Kelli Mosteller, Ph.D., the executive director of the Harvard University Native American Program, will discuss TEK — Traditional Ecological Knowledge — and community-based approaches to history. For over a decade, Mosteller has been the executive director of the Citizen Potawatomi Nation Cultural Heritage Center in Shawnee, Oklahoma, and a tribal historic preservation officer for the Citizen Potawatomi Nation, a role in which she consults and preserves tribal sites of historic significance throughout the United States. Mosteller is a gaming commissioner for the Citizen Potawatomi Nation. She serves on the Pottawatomie County Historical Society Board, Indiana University First Nations Leadership Ambassadors Council, Leadership Oklahoma board of directors, and Indiana University Museum of Archaeology and Anthropology Advisory Board.
Jennifer Tandoc, an abstract illustrator, was born in Manila, Philippines, and grew up in Los Angeles. She graduated from California School For the Deaf in Riverside, California. She went to National Technical Institute for the Deaf in Rochester, New York, where she obtained her associate degree in art and computer design in 2002. She now resides in Austin, Texas, where she continues to follow her passion for art and thrives in selling her artwork.
Jodi Youmans-Jones is currently the Casper College Dance Program coordinator, the National Association of Dance Accreditation coordinator, and one of two resident choreographers for the Casper College Department of Theatre and Dance. She graduated from the University of Wyoming with her bachelor’s in theater and dance and from the University of Illinois Champaign/Urbana with her master’s in fine arts-emphasis in performance and choreography. She was a member of the Cleo Parker Robinson Dance Ensemble. Youmans-Jones was awarded the Judith Bailey Scully Award for Teaching Excellence and the Rosenthal Teaching Excellence Award in 2018. The dance program at Casper College was granted accreditation in Sept. 2013 by the National Association of Schools of Dance. Youmans-Jones serves as the coordinator of this accreditation and is an NASD sight evaluator for accreditation.
Rick Young is the museum director at Fort Caspar Museum. He received a bachelor’s in historic preservation from Southeast Missouri State University and a master’s in museum science from Texas Tech University. Before moving to Casper, he worked in the collections division at the Missouri Historical Society in St. Louis. Young moved to Casper in 1985 to become the curator of collections. In 1987 he was promoted to museum director. During his tenure, he has overseen two expansions to the museum building and furnished the fort buildings so that they appear as they would have in 1865.
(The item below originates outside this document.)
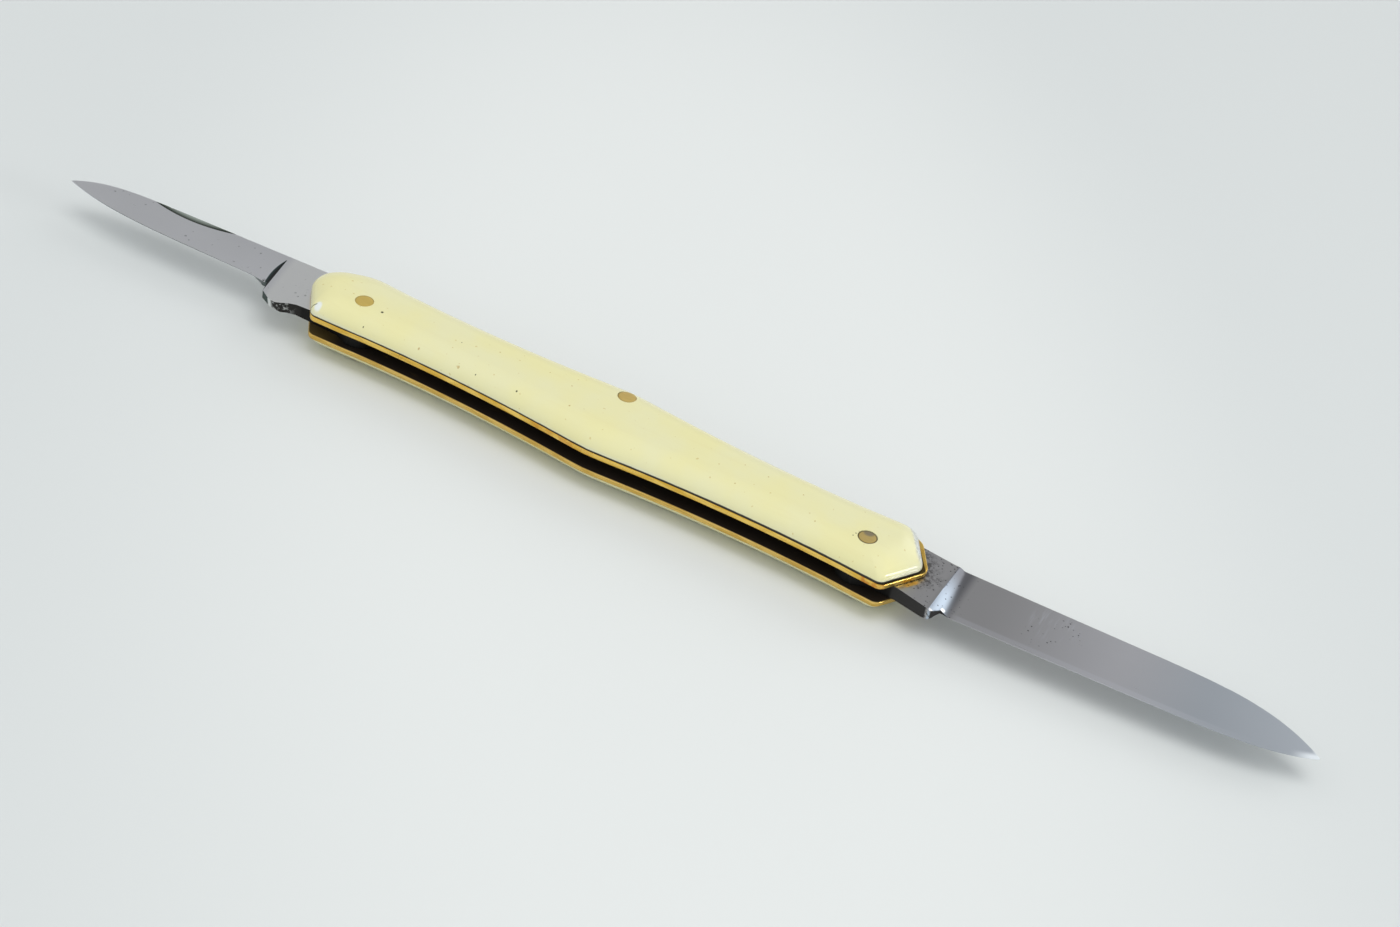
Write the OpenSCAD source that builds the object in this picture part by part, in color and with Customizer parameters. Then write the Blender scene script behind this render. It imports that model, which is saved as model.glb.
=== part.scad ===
// Double-ended folding pen knife: a large blade on the right, a small pen blade on the left.
// Both blades turn on rivets between two brass liners and share one back spring.
// X runs from the pen blade to the main blade, +Y is the spring side, +Z is up.
// The origin is at the middle of the underside of the handle, midway between the pivots.
// Blade shapes are drawn from their own pivot: u runs to the tip and v to the spine.

/* [Handle outline] */
// Distance from the middle of the handle to each pivot rivet
pivot_x = 28.7; // [27.5:0.1:30]
// Offset of the pivot rivets to the front of the centre line
pivot_drop = 1.27; // [1.0:0.01:1.5]
// Half width at the middle, where the flanks come to a soft peak
half_w_mid = 5.16; // [4.9:0.02:5.6]
// Half width where the flanks reach the ends
half_w_end = 4.4; // [4.3:0.02:4.8]
// How far the flanks sink below a straight line
flank_sink = 0.61; // [0:0.01:0.9]
// Length of one flank, from the middle to the start of the end
flank_len = 29; // [28:0.5:29.5]
// Reach of the blunt point past the main pivot
main_end_reach = 6.1; // [6:0.05:7]
// Reach of the blunt point past the pen pivot
pen_end_reach = 7.3; // [6.5:0.05:8]
// Offset of both points to the back of the centre line
point_rise = 0.45; // [0:0.05:0.8]
// Radius of the blunt points
point_r = 1.2; // [0.6:0.1:1.6]
// Radius of the corners at the front
front_corner_r = 0.9; // [0.5:0.1:1.3]
// Radius of the corner at the back of the main end
main_back_corner_r = 1.6; // [0.8:0.1:2]
// Radius of the corner at the back of the pen end
pen_back_corner_r = 3.4; // [0.8:0.1:3.6]

/* [Handle layers] */
// Thickness of each scale
scale_t = 2.1; // [1.8:0.05:2.6]
// Thickness of each liner
liner_t = 0.6; // [0.4:0.05:0.9]
// Width of the well between the liners
well_w = 1.6; // [1.5:0.05:2]
// Rim of the liner that shows round the front scale
front_inset = 0.15; // [0:0.01:0.3]
// Rim of the liner that shows round the back scale
back_inset = 0.4; // [0:0.02:0.4]
// How much further each scale stops short of its liner at the main end
scale_main_cut = 0.2; // [0:0.02:0.3]
// How much further each scale stops short of its liner at the pen end
scale_pen_cut = 0.05; // [0:0.01:0.3]
// Width of the rounding on the edge of a scale
round_w = 2.5; // [1.8:0.02:2.6]
// Height of the wall left under the rounding of a scale
scale_wall = 0.1; // [0.1:0.02:0.4]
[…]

Arielle Zibrak, Ph.D., is an associate professor of English and gender and women’s studies at the University of Wyoming. Her writing on literature, gender, sexuality, and popular culture has been praised by The New York Times, Longreads, PopMatters, and Bookforum and published in American Literature, American Literary History, Arizona Quarterly, The Baffler, Criticism, The Edith Wharton Review, ESQ, The Los Angeles Review of Books, McSweeney’s, The Toast, and Women’s Studies. She is the editor of “Edith Wharton’s The Age of Innocence: New Centenary Essays” and the author of “Avidly Reads: Guilty Pleasures.”